At a certain energy, the production probability inversely depends on quark mass, so a decrease in quark mass will increase the production probability, and vice versa. Since the s-quark is heavier than u- and d-quarks, the \(D_{s}^{\pm }\) mesons cross section becomes smaller than the other D mesons. According to our results in Table 2, at high \(p_{T}\), the strangeness-suppression factor of 0.24 is obtained, which agrees with measured data [50].

$$\begin{aligned} \gamma _{s/d}=\frac{\sigma (D^{\pm }_{s})}{\sigma (D^{\pm })+\sigma (D^{*\pm })Br(D^{*\pm }\rightarrow D^{0}\pi ^{+})}, \end{aligned}$$
(42)

where \(Br(D^{*\pm }\rightarrow D^{0}\pi ^{+}) = 0.677 \pm 0.005\) [54] is the branching fraction of the \(D^{*\pm }\rightarrow D^{0}\pi ^{+}\) decay.

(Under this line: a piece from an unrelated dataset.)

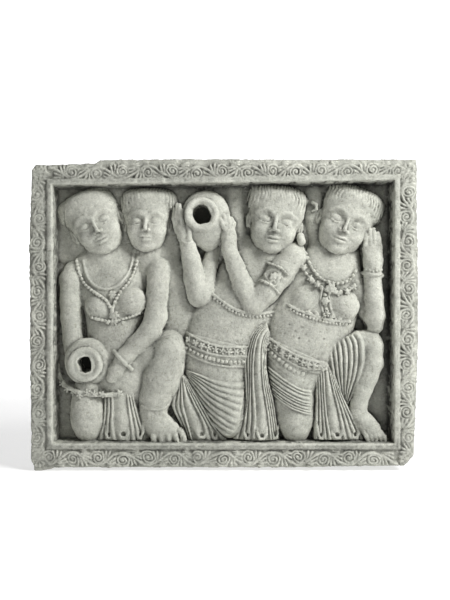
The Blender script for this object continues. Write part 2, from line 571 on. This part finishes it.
# Her jar is as round as it is wide, cut from the same block, with a raised lip. A rough hole, a little askew,
# is drilled deep into its mouth.
def jar(x, out, z, half, high, mouth, hole, taper):
    pot = Carving((x - 84, -8, z - 100), (x + 84, 78, z + 90))
    pot.lump((x, out, z), (half, 36, high), soft=1, power=2.2)
    if taper:
        pot.form([(x, out - 4, z - 20, half * 0.8, 36), (x + 8, out - 8, z - 66, 18, 20)], 20)
    mx, mz = mouth
    round_lip = np.linspace(0, 2 * math.pi, 33)
    lip = [(mx + 37 * math.cos(a), out + 33, mz + 37 * math.sin(a), 8) for a in round_lip]
    pot.form([(mx, out + 18, mz, 42, 24)], 4)
    pot.form(lip, 5, knit=1)
    w, h = hole
    px, pz = pot.axes[0][:, None, None] - mx, pot.axes[2][None, None, :] - mz
    turn = math.radians(18)
    u = px * math.cos(turn) + pz * math.sin(turn)
    v = pz * math.cos(turn) - px * math.sin(turn)
    rough = patches(pot.d.shape, 8 / STEP, int(abs(x))) * 2
    bore = ((np.abs(u) / w) ** 2.8 + (np.abs(v) / h) ** 2.8) ** (1 / 2.8) * min(w, h) - min(w, h) + rough
    stone.fit(pot, 2)
    deep = np.maximum(bore, 2 - pot.axes[1][None, :, None])
    mine, theirs = stone.shared(pot)
    stone.d[mine] = -blend(-stone.d[mine], deep[theirs], 3)


jar(-354, 32, 272, 61, 62, (-357, 266), (17, 21), False)

# The woman who lifts the second jar in both hands, in high relief. A belt of flowers holds her skirt, and its
# end is gathered in a long sash that hangs from the next woman's hip.
lifter = Carving((-150, -10, 58), (250, 78, 770))
# the raised ground beside her, her neck, and her trunk down to the knees
lifter.form([(30, -4, 740, 22, 14), (30, -4, 640, 28, 16), (40, -4, 580, 30, 18)], 14)
lifter.form([(128, 8, 600, 31, 26), (118, 8, 550, 33, 28), (104, 0, 508, 54, 26)])
lifter.form([
    (92, -4, 548, 66, 22), (84, -2, 500, 92, 34), (56, 2, 440, 90, 40), (34, 4, 400, 92, 40),
    (18, 6, 365, 102, 44), (2, 6, 320, 98, 46), (-10, 6, 280, 92, 48), (-14, 4, 240, 84, 46),
])
lifter.form([(-20, 8, 272, 78, 50), (-6, 14, 215, 68, 50), (8, 20, 160, 52, 46), (15, 22, 120, 38, 40),
             (18, 22, 98, 28, 34)], 12)
# the band under her breasts, and the belt of flowers
cord(lifter, [(-26, 447), (0, 428), (28, 410), (60, 400), (100, 398), (134, 402)], 4.2, 0.8)
beads(lifter, [(-26, 439), (0, 420), (28, 402), (60, 392), (100, 390), (130, 394)], 4, 9.5, 1.5)
cloth(lifter, [
    [(-104, 350), (-104, 298)], [(-52, 326), (-52, 276)], [(0, 311), (0, 262)], [(62, 310), (62, 258)],
], 1, 0, 2.5)
cord(lifter, [(-104, 352), (-52, 326), (0, 312), (62, 311)], 3.2, 0.8)
cord(lifter, [(-104, 324), (-52, 300), (0, 288), (62, 287)], 2.6, 0.6)
cord(lifter, [(-104, 299), (-52, 276), (0, 262), (62, 259)], 3.0, 0.6)
for n in range(9):
    t = (n + 0.5) / 9
    fx = -98 + 156 * t
    fz = np.interp(fx, [-104, -52, 0, 62], [337, 313, 300, 299])
    flower(lifter, fx, fz, 9.5, 5, 2, n)
beads(lifter, [(-100, 310), (-52, 287), (0, 274), (58, 272)], 4.6, 11, 2)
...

In summary, we have derived the NLO cross section for a fragmentation process of a c quark to charmed mesons (\(D^{\pm }_{s}\), \(D^{0}\), \(D^{*}\), \(D^{*\pm }\) and \(D^{\pm }\)) using a factorization approach. In this paper, the phase-space integrals of two- and three-body subprocess cross sections have been calculated at NLO accuracy by applying the two-cutoff phase-space slicing method. After applying the NLO subprocess cross section and the NLO FF, we have presented the results of a hadronic production cross section in pp collision at high and low transverse momenta. Our results indicate a good overall agreement with the data, and their discrepancy may be explained as an indication of uncalculated QCD effects. It should be emphasized again that we have considered only uncertainties due to the quark mass. It should be noted that we have not followed the widespread habit of estimating theory uncertainties by varying factorization and renormalization scales by factors of 2 up and down. Of course, there is also the option to extend the calculations and present numerical results for these additional sources of uncertainties.